* Task requirements *
The material below holds a span beginning at the line with "Model this object" and ending at the line with "housing_l = 12; // [11:0.1:13.5]". Quote that span exactly, both ends included, and only that span.
++++++
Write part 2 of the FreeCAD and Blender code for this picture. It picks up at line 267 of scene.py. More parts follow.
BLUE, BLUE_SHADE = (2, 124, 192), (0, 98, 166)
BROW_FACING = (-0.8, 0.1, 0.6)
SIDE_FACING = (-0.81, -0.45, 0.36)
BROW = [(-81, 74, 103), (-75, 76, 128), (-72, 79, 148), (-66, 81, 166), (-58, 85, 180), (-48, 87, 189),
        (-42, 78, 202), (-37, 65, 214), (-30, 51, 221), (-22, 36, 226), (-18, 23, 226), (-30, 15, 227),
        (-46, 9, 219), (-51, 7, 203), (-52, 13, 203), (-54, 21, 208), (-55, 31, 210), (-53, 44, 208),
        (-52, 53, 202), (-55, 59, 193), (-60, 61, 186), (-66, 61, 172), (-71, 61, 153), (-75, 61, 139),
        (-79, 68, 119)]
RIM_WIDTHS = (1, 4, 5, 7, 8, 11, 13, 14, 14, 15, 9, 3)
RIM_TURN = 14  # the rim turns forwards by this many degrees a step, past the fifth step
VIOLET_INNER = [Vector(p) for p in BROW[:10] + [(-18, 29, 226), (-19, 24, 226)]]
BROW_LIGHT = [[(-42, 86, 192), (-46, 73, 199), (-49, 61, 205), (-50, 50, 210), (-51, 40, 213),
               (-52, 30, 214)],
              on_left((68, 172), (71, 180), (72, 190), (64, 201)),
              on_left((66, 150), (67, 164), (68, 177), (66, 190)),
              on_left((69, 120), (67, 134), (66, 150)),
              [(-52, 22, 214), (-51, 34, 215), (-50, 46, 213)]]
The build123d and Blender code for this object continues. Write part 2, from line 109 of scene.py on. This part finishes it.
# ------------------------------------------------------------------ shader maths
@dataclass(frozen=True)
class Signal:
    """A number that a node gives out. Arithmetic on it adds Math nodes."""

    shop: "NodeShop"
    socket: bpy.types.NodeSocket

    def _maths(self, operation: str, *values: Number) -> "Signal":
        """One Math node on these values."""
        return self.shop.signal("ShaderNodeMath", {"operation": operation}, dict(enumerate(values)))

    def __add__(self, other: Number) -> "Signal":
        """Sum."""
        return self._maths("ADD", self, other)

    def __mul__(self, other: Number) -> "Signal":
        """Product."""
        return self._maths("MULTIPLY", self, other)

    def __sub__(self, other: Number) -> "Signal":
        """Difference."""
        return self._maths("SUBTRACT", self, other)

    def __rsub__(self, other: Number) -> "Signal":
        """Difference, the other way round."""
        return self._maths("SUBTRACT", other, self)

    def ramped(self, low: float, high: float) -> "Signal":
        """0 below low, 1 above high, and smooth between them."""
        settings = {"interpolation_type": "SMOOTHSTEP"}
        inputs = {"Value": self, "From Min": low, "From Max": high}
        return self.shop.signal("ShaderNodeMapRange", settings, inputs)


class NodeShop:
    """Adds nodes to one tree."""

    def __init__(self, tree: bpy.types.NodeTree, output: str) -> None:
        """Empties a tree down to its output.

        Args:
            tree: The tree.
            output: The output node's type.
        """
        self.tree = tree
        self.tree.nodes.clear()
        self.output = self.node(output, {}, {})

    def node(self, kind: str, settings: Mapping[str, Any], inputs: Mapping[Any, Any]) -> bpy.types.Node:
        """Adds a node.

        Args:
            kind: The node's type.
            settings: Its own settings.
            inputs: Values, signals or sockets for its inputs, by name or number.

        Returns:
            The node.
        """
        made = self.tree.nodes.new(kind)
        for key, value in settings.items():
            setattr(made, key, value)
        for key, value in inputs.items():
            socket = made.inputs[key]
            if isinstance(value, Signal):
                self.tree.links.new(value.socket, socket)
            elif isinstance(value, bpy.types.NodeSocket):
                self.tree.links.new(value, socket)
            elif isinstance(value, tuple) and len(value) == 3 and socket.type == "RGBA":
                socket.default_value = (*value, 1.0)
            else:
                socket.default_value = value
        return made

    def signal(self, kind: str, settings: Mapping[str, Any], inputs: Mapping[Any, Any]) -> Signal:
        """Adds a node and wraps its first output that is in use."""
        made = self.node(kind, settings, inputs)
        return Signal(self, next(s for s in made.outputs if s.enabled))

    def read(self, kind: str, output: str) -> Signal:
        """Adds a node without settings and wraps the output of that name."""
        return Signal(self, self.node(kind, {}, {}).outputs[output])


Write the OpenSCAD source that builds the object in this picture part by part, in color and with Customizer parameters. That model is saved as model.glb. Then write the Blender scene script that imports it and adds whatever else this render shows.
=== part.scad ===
++++++
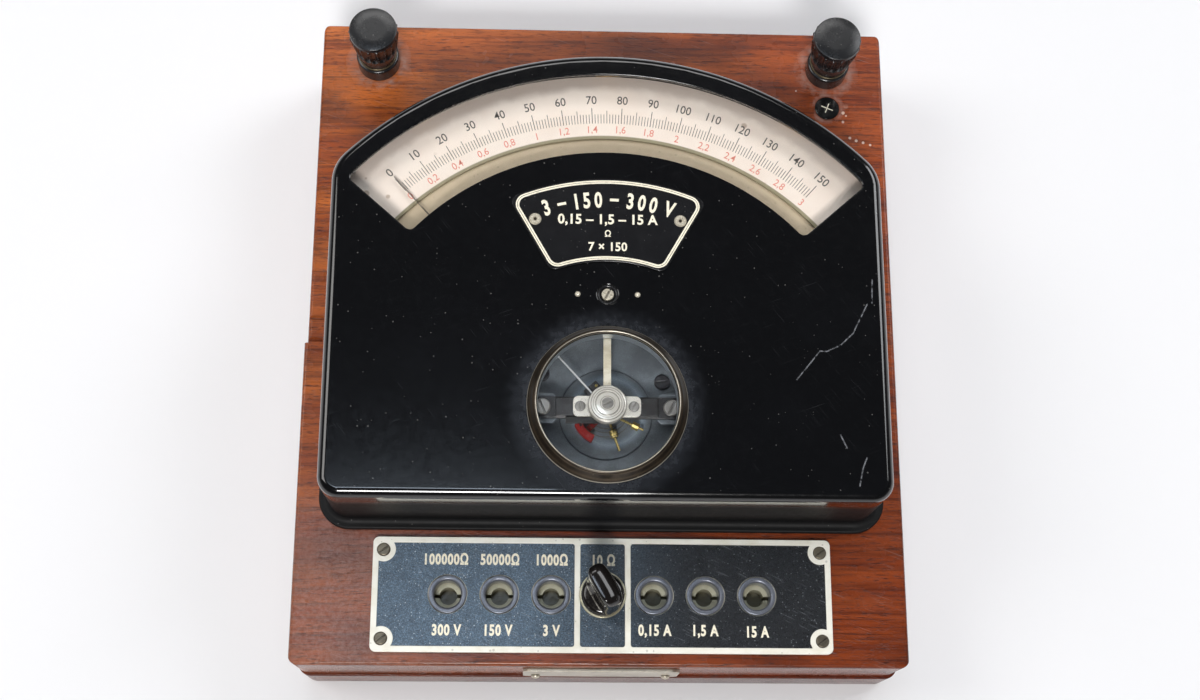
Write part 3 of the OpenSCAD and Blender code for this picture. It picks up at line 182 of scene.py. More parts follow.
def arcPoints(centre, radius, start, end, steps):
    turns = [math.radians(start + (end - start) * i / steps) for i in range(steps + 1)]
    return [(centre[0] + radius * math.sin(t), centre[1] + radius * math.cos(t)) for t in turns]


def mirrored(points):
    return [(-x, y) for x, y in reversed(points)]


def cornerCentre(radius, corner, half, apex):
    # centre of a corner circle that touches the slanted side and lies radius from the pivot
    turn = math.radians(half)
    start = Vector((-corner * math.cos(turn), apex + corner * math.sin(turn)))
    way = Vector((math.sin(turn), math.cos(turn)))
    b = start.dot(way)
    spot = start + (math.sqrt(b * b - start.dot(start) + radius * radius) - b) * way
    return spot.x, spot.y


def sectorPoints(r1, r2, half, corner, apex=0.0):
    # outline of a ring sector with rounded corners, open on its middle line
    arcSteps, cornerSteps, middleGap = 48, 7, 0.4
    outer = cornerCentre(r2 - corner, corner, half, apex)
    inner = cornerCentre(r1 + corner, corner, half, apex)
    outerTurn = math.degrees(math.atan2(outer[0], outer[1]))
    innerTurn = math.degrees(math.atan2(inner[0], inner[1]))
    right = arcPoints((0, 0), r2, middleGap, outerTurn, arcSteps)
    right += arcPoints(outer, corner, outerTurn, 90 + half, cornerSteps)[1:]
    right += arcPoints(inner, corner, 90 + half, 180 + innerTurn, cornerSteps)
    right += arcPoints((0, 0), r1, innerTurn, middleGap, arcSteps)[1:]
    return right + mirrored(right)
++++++
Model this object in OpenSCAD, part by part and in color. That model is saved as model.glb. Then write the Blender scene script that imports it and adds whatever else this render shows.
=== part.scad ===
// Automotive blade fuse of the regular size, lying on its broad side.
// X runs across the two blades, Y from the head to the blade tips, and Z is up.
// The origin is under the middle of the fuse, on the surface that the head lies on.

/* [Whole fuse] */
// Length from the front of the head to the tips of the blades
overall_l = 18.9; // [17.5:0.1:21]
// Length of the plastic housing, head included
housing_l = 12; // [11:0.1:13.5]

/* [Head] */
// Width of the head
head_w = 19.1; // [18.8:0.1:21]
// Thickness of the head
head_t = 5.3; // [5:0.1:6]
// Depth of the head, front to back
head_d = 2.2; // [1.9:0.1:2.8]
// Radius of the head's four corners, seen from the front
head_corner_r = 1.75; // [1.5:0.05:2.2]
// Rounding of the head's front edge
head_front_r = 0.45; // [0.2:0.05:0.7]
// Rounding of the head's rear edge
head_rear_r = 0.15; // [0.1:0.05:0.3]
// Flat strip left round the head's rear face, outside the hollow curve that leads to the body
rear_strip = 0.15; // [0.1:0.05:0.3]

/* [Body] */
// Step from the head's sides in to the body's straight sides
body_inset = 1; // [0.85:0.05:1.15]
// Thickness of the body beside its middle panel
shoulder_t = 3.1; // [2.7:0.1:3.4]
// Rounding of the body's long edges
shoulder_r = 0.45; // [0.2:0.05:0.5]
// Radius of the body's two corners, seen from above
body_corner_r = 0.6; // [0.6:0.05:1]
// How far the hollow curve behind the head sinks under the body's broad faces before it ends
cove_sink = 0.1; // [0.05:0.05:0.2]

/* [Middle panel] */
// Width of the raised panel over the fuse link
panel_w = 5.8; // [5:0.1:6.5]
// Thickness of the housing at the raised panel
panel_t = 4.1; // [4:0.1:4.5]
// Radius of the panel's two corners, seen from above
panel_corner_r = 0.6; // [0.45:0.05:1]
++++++
* Answer to the problem *
Model this object in OpenSCAD, part by part and in color. That model is saved as model.glb. Then write the Blender scene script that imports it and adds whatever else this render shows.
=== part.scad ===
// Automotive blade fuse of the regular size, lying on its broad side.
// X runs across the two blades, Y from the head to the blade tips, and Z is up.
// The origin is under the middle of the fuse, on the surface that the head lies on.

/* [Whole fuse] */
// Length from the front of the head to the tips of the blades
overall_l = 18.9; // [17.5:0.1:21]
// Length of the plastic housing, head included
housing_l = 12; // [11:0.1:13.5]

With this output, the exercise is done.